Iguanas, lizards, palmetto bugs, ants, hermit crabs, howler monkeys, grass hoppers, birds and butterflies in beautiful abundance in Mal Pais.
Patrick had us come to the Blue Jay for dinner and it was pure decadence! He gave us half of his ceviche and it was the best we have tasted yet. It was so lovely to be with them and to connect in another world despite myriad possible changes, problems and hiccups. We actually made it happen and it was very sweet.

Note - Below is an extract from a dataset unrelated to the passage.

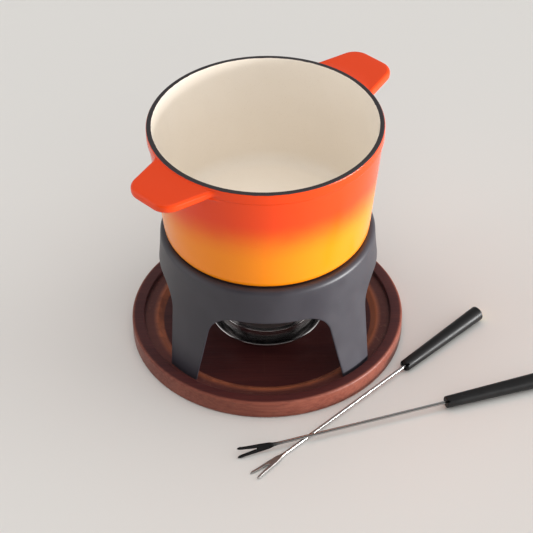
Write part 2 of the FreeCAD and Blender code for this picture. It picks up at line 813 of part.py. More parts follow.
build_wooden_base()
build_cast_stand()
build_pot()
build_burner_saucer()
build_fuel_cup()
build_wick_wadding()
build_wick_gauze()
build_burner_cover()
build_regulator_ring()
build_lever_strip()
build_lever_rivets()
build_lever_grip()
build_snuffer()
build_fork("a", FORK_A_PLACE, "grip_a_start")
build_fork("b", FORK_B_PLACE, "grip_b_start")
doc.recompute()

failed = [item.Label for item in doc.Objects if {"Invalid", "Error"} & set(item.State)]
broken = [piece.Label for piece in pieces if piece.Shape.isNull() or not piece.Shape.isValid()]
if failed or broken:
    raise RuntimeError(f"failed features {failed}, broken pieces {broken}")

os.makedirs("parts", exist_ok=True)
for piece in pieces:
    box = piece.Shape.optimalBoundingBox(False)
    print(f"{piece.Label:18s} {len(piece.Shape.Solids)} solid  {piece.Shape.Volume / 1000:8.2f} cm3"
          f"  z {box.ZMin:7.2f} to {box.ZMax:7.2f}")
    piece.Shape.exportStep(f"parts/{piece.Label}.step")
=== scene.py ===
import math
import random

import bmesh
import bpy
from mathutils import Matrix, Vector


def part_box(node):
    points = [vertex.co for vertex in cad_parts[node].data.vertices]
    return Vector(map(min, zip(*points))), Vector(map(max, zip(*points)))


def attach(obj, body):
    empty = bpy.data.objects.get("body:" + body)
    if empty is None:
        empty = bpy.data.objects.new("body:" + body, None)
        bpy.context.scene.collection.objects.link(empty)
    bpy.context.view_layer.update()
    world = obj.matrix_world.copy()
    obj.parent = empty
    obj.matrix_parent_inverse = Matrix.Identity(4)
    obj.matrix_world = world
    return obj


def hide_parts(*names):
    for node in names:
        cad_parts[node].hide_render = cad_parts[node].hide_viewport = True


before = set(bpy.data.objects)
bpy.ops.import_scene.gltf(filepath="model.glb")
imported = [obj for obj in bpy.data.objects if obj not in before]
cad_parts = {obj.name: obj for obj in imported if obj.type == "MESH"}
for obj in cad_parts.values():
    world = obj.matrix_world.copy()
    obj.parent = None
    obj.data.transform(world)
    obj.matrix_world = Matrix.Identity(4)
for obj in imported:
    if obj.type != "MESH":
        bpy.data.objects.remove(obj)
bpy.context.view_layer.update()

MM = 0.001


# ---------------------------------------------------------------- wooden base
# Wooden base: one disc of hardwood turned on a lathe, stained dark mahogany and given a thin
# satin lacquer. The stand's feet rest on the flat ring inside its raised rim, and the burner
# sits in the shallow recess, whose edge is painted lighter: partly rubbed-back wood, partly a
# painted highlight where the rounded edge catches the light.

def rounded(corners, arc_steps=6):
    """A turned piece's outline, from corners given as (radius, height, size of its round)."""
    points = []
    for index, (reach, height, size) in enumerate(corners):
        here = Vector((reach, height))
        if not size:
            points.append(here)
            continue
        back = (Vector(corners[index - 1][:2]) - here).normalized()
        ahead = (Vector(corners[(index + 1) % len(corners)][:2]) - here).normalized()
        half_angle = back.angle(ahead) / 2
        centre = here + (back + ahead).normalized() * size / math.sin(half_angle)
        first = here + back * size / math.tan(half_angle) - centre
        last = here + ahead * size / math.tan(half_angle) - centre
        sweep = first.angle(last)
        for step in range(arc_steps + 1):
            share = step / arc_steps
            points.append(centre + (first * math.sin((1 - share) * sweep)
                                    + last * math.sin(share * sweep)) / math.sin(sweep))
    return points


def new_piece(name, points, faces, sharp_angle=40, join_distance=0.0):
    """A piece from points in millimetres, with smooth faces and crisp edges."""
    shape = bmesh.new()
    spots = [shape.verts.new(Vector(point) * MM) for point in points]
    for face in faces:
        corners = []
        for index in face:
            if spots[index] not in corners:
                corners.append(spots[index])
        if len(corners) > 2:
            shape.faces.new(corners)
    if join_distance:
        bmesh.ops.remove_doubles(shape, verts=shape.verts, dist=join_distance * MM)
    bmesh.ops.recalc_face_normals(shape, faces=shape.faces)
    if shape.calc_volume(signed=True) < 0:
        bmesh.ops.reverse_faces(shape, faces=shape.faces)
    mesh = bpy.data.meshes.new(name)
    shape.to_mesh(mesh)
    shape.free()
    mesh.shade_smooth()
    mesh.set_sharp_from_angle(angle=math.radians(sharp_angle))
    piece = bpy.data.objects.new(name, mesh)
    bpy.context.scene.collection.objects.link(piece)
    return piece


def ring_faces(rows, columns, closed_rows=False):
    """Four-sided faces between rows of points that each run once round."""
    faces = []
    for row in range(rows if closed_rows else rows - 1):
        above = (row + 1) % rows
        for column in range(columns):
            beside = (column + 1) % columns
            faces.append((row * columns + column, row * columns + beside,
                          above * columns + beside, above * columns + column))
    return faces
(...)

From my journal, written 13 February 2004
We have been here two nights in a pit of a room, in a hostel. It’s okay because there are a few interesting travelers to talk to. One couple spent several months in South America and have been telling us of the benefits of traveling to Argentina (I always remember that guy we met in India in 1994…’Argentina, Argentina, Maradona, Maradona’ — he wasn’t put in prison in Tangiers because coming from Argentina he was associated with the soccer star: Maradona). Anyway, they describe it as a European environment of the finest food, hotels, excellent service for seriously cheap. She said ‘imagine traveling to Europe, going to a restaurant with white linen, candlelight, five glasses, having wonderful food…WHATEVER YOU WANT and paying two dollars!!!’
Leaving Mal Pais, the ferry ride across the Gulf of Nicoya enroute to Punta Rinas was, once again, beautiful, very hot and sunny. Following that, we were quite packed tight for the bus ride. The ticket agent did the old hold-back-some-change-and -see-if-they-notice scam. I noticed. The bus ride was very warm and almost panic-level humid and sweaty. I literally had to conduct some personal deep breathing exercises, we were that squished and hot on that bus. Finally we caught the wind up in the hills and we all breathed a sigh of relief.